官報への掲載期間は媒体や閲覧状況によって異なり、それぞれ以下のようになります。
紙面の官報掲載:掲載日の1日のみ
インターネット閲覧(無料版):30日間
インターネット閲覧(有料版):半永久的に閲覧可能
官報への掲載は拒否することができないため、自己破産の手続きが始まったら官報への掲載は避けられないと考えましょう。
官報を見る方法
官報を見る方法としては「紙面で見る」「インターネットで見る」「図書館で見る」の3つがあります。
紙面の官報は全国の官報販売所で購入が可能で、1部単位で購入できるほか、定期購読の契約も可能です。
インターネットの無料版は、直近から30日間の情報を誰でも見ることが可能です。有料会員制の検索サービスでは、昭和22年5月3日から現在までの官報掲載情報について、日付やキーワードなどで検索、閲覧することができます。
国立国会図書館や大きい図書館なら、直近の官報やバックナンバー(一部の期間)などを閲覧することが可能です。
官報に載ることを気にしなくてよい理由は?
自己破産が官報へ掲載されることは、そこまでリスクとして気にしなくてもよいといえます。その理由について解説します。
すべての自己破産の経緯が載るわけではない
自己破産した事実が官報に掲載されるといっても、どこでいくら借りて、どのような理由で自己破産したかといった詳細な経緯まで公告されるわけではありません。同時廃止の場合、官報に載る文章は
- 日付
- 住所、氏名
- 決定日
- 破産手続きの開始(または免責の許可)となった事実
- 理由:財産を持って返済する費用が不足している
- 裁判所名
など、いたってシンプルな内容となります。官報への掲載は、自己破産を知らずにお金を貸したままにしている債権者が出ないよう、広く公告することが目的です。そのため、官報へ掲載されている個人情報を悪用することは禁じられており、名前で検索することもできなくなっています。官報によって自己破産がバレる可能性は、かなりレアケースであるといえるでしょう。
官報掲載より重要なポイント
官報掲載によるデメリットよりも、自己破産の手続きにおけるリスクやデメリットについて注意するべきです。たとえば、すべての自己破産手続きが裁判所で認められるわけではありません。自力で手続きを進めたり、自己破産の取り扱いに慣れていない専門家へ依頼したりした場合、手続きしても借金がゼロにならない「免責不許可」となるリスクがあるからです。

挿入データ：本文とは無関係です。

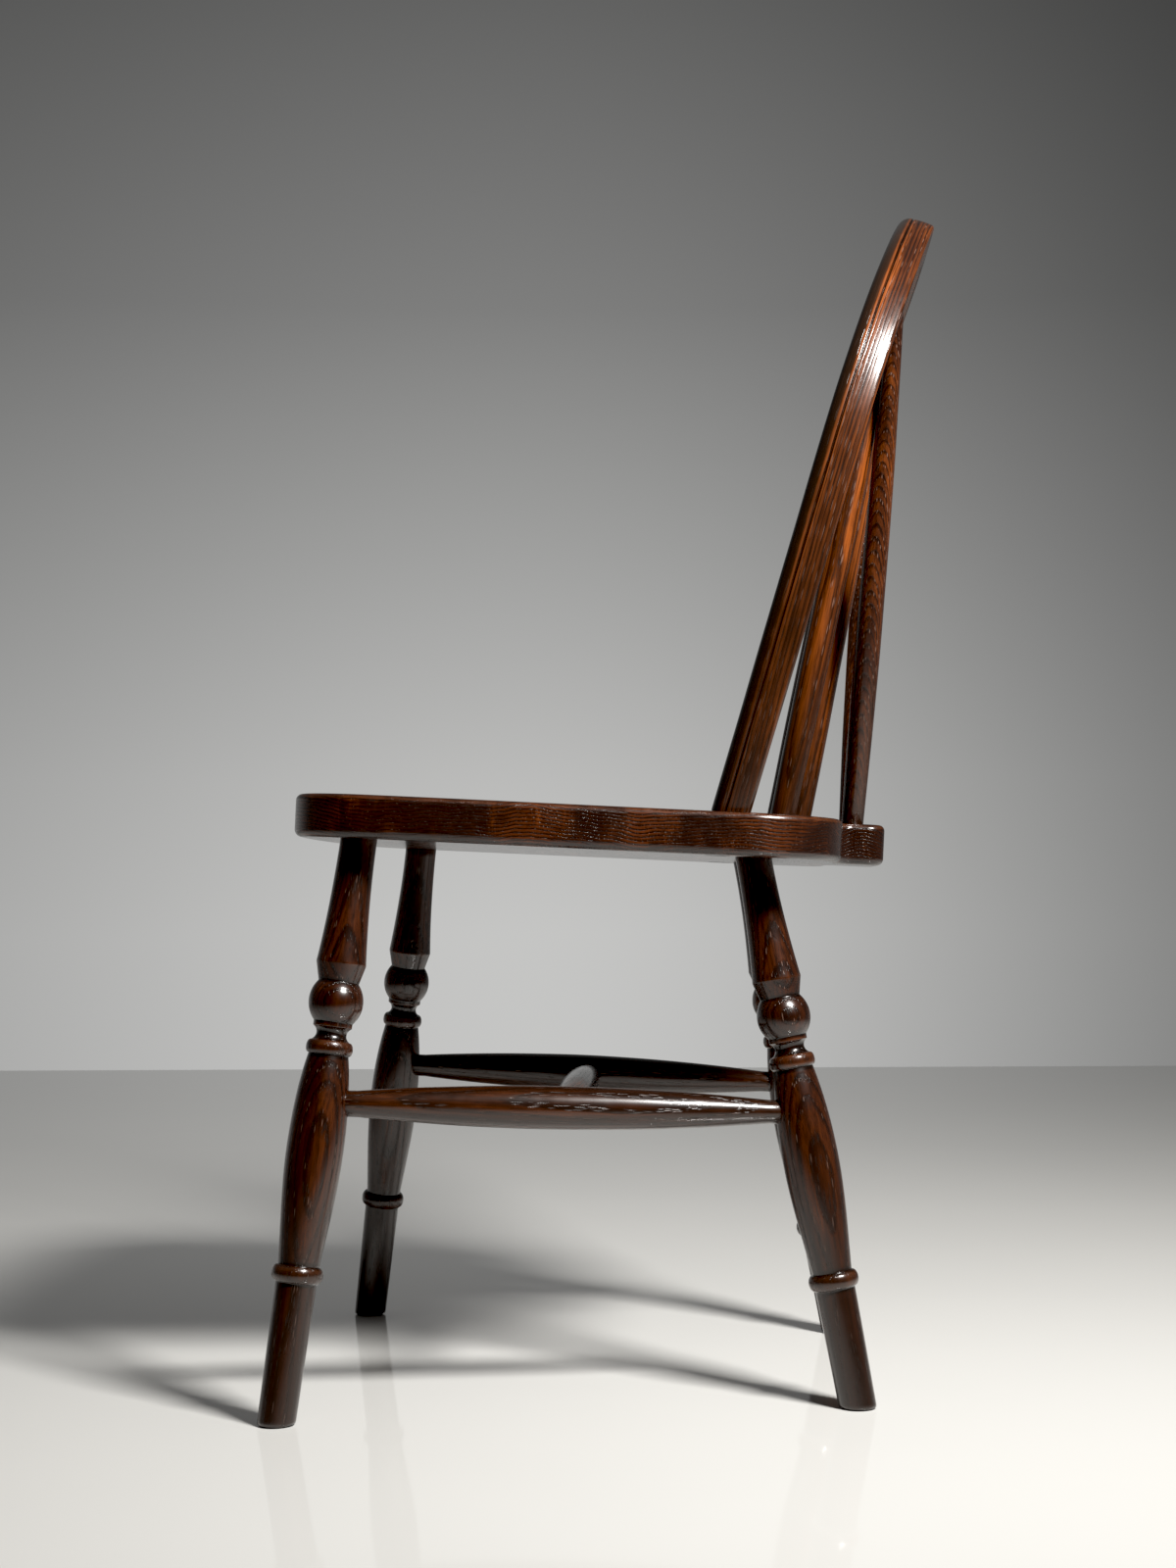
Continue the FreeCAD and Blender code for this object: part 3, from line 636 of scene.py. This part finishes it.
def section_proud(outline, sizes):
    """Rubbed corners (+1) and the quirk (-1), darkened with wax and painted shade, of a bow section."""
    points = np.array(outline)
    before, after = points - np.roll(points, 1, axis=0), np.roll(points, -1, axis=0) - points
    bend = np.cross(before, after) / (np.linalg.norm(before, axis=1) * np.linalg.norm(after, axis=1))
    proud = np.clip(bend * 4.0, 0.0, 1.0)
    deepest = points[:, 1].min() + sizes.bead + sizes.quirk_width / 2.0
    in_quirk = (np.abs(points[:, 1] - deepest) < sizes.quirk_width * 0.6) & (points[:, 0] > 0.0)
    proud[in_quirk] = -1.0
    return proud


def bow_depth(sizes, line, up):
    """Fore-and-aft size of the bow at a distance up its plane."""
    if up < BOW_SHOULDER_UP:
        share = max(0.0, up / BOW_SHOULDER_UP)
        return sizes.end_depth + (sizes.shoulder_depth - sizes.end_depth) * share
    share = (up - BOW_SHOULDER_UP) / line.radius
    return sizes.shoulder_depth + (sizes.crown_depth - sizes.shoulder_depth) * share ** 2


# Settings that many shader nodes share
TIMES = {"operation": "MULTIPLY"}
TIMES_PLUS = {"operation": "MULTIPLY_ADD"}
SMOOTH = {"interpolation_type": "SMOOTHSTEP"}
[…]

自己破産で免責許可を受けるのが難しい場合、他の債務整理が向いている可能性もあります。
債務整理でブラックリスト入りすると、一定期間借金やカード発行ができないなどの制限を受けるため、そちらの方が官報に載るよりもデメリットに感じるケースが多いでしょう。
自己破産で迷ったら専門家へ相談を
自己破産で失敗やリスクを最小限に抑えて借金問題を解決したいなら、債務整理に強い専門家へ依頼するのが安心です。

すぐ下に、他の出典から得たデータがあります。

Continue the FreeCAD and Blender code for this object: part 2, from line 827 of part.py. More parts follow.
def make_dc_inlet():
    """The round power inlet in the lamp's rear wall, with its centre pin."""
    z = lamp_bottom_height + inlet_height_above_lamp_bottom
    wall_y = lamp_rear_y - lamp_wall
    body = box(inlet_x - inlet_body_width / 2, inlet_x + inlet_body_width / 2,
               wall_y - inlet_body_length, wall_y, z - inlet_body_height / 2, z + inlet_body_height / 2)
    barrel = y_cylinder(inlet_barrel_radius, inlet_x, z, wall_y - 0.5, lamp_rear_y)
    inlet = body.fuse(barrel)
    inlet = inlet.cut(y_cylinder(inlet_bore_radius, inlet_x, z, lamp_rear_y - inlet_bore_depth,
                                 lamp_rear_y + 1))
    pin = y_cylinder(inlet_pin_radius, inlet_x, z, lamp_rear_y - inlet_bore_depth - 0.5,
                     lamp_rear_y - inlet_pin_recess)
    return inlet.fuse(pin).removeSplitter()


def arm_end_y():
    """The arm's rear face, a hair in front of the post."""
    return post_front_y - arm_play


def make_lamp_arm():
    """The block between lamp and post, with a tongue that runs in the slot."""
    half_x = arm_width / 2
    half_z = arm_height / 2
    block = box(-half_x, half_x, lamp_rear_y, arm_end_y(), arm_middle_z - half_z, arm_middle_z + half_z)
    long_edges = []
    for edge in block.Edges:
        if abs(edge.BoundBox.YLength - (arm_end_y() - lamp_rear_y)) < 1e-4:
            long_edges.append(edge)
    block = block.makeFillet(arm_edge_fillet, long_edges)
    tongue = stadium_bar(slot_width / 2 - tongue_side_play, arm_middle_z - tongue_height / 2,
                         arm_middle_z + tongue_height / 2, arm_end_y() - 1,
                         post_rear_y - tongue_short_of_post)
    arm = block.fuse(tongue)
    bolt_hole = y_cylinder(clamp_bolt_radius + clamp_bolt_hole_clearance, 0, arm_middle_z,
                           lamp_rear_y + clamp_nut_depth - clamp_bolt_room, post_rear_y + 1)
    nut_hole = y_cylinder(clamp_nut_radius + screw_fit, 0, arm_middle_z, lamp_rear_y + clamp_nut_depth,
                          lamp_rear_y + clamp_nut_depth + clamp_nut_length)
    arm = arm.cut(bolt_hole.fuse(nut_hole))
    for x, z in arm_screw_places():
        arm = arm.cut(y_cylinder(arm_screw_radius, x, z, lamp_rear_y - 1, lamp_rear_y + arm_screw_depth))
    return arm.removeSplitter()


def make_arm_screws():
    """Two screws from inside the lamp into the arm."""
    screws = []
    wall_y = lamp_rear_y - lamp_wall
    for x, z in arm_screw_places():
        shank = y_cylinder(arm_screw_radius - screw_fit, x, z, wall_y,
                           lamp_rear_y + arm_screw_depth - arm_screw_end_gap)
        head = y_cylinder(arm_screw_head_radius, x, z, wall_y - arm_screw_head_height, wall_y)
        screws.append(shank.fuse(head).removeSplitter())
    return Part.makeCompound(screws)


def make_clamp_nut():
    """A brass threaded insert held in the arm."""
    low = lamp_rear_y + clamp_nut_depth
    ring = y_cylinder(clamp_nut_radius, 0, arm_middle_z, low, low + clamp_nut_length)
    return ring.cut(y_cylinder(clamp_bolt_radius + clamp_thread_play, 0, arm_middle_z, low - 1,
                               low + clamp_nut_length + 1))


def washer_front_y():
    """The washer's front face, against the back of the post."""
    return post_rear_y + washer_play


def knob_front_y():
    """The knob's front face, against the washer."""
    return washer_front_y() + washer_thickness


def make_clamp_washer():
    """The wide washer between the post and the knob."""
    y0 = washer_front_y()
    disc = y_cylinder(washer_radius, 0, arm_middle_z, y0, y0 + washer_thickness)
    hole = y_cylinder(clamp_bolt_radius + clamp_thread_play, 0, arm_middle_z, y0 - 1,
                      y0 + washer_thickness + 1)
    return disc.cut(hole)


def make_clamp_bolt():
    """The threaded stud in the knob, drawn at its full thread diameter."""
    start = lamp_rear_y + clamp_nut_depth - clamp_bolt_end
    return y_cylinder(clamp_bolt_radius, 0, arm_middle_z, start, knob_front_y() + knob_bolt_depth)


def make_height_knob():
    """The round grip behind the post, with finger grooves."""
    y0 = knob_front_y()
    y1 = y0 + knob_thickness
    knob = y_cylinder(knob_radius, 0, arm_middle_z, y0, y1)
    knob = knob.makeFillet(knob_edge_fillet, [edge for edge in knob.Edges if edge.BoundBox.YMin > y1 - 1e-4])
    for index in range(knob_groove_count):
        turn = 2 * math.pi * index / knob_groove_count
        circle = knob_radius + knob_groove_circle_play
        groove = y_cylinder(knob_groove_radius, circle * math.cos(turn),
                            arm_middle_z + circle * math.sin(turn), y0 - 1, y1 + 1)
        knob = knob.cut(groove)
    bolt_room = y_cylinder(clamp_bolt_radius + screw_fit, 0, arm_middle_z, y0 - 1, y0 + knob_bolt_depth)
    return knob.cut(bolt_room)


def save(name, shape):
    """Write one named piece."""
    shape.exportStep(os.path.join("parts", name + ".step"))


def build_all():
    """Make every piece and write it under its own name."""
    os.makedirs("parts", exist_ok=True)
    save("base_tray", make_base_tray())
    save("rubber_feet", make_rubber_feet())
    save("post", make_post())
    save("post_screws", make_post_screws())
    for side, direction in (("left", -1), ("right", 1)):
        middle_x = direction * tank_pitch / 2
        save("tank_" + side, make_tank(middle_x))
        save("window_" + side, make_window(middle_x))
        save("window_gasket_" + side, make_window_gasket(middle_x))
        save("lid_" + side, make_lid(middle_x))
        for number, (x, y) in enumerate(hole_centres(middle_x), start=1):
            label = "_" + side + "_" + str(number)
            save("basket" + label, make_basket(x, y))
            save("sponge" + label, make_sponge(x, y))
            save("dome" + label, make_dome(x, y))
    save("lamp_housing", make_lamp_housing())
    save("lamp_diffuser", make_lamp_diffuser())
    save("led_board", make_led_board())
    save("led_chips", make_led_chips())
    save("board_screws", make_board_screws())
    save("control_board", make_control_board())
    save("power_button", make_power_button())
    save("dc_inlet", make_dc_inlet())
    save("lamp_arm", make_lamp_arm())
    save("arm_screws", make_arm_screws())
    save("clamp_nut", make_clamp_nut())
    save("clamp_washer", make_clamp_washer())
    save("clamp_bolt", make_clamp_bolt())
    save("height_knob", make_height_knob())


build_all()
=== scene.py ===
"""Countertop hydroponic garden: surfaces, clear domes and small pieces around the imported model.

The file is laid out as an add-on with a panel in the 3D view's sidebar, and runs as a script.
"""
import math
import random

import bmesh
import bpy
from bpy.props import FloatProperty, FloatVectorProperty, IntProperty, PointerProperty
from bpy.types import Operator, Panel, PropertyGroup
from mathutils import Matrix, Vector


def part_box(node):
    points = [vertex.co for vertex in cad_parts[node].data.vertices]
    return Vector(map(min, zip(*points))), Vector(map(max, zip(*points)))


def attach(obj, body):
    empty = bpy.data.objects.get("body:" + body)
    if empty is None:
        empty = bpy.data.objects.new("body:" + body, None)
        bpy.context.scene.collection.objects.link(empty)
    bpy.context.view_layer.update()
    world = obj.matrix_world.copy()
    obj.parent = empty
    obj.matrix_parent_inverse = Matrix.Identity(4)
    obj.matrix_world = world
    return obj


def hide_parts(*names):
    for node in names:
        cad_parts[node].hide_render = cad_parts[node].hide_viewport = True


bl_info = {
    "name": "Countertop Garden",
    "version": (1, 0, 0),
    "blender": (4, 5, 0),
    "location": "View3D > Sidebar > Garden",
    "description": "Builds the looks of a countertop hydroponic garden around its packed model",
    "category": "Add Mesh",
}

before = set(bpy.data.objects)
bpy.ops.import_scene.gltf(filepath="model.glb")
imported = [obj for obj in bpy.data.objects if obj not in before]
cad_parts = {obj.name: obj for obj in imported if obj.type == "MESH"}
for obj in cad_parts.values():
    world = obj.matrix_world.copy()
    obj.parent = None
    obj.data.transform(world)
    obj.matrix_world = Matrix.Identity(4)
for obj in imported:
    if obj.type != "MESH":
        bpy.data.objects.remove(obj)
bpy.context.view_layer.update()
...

みどり法務事務所では、相談される方の事情を個別に丁寧に伺い、お役に立てる最適な方法のご提案が可能です。借金返済でお悩みの際は、ぜひお気軽にご相談ください。
まとめ
自己破産の手続きでは、破産手続きの開始決定時と免責の決定時の2回官報に掲載されます。官報はインターネットや図書館などから、一定期間誰でも閲覧することが可能で、掲載を拒否することはできません。しかし、名前による検索などはできず、個人情報の悪用も禁止されているため、官報に掲載されることで自己破産がバレるケースはほとんどないでしょう。官報よりも、手続きの失敗や免責にならないリスクを避けるため、自己破産や債務整理は専門家へ相談して進めるようにしましょう。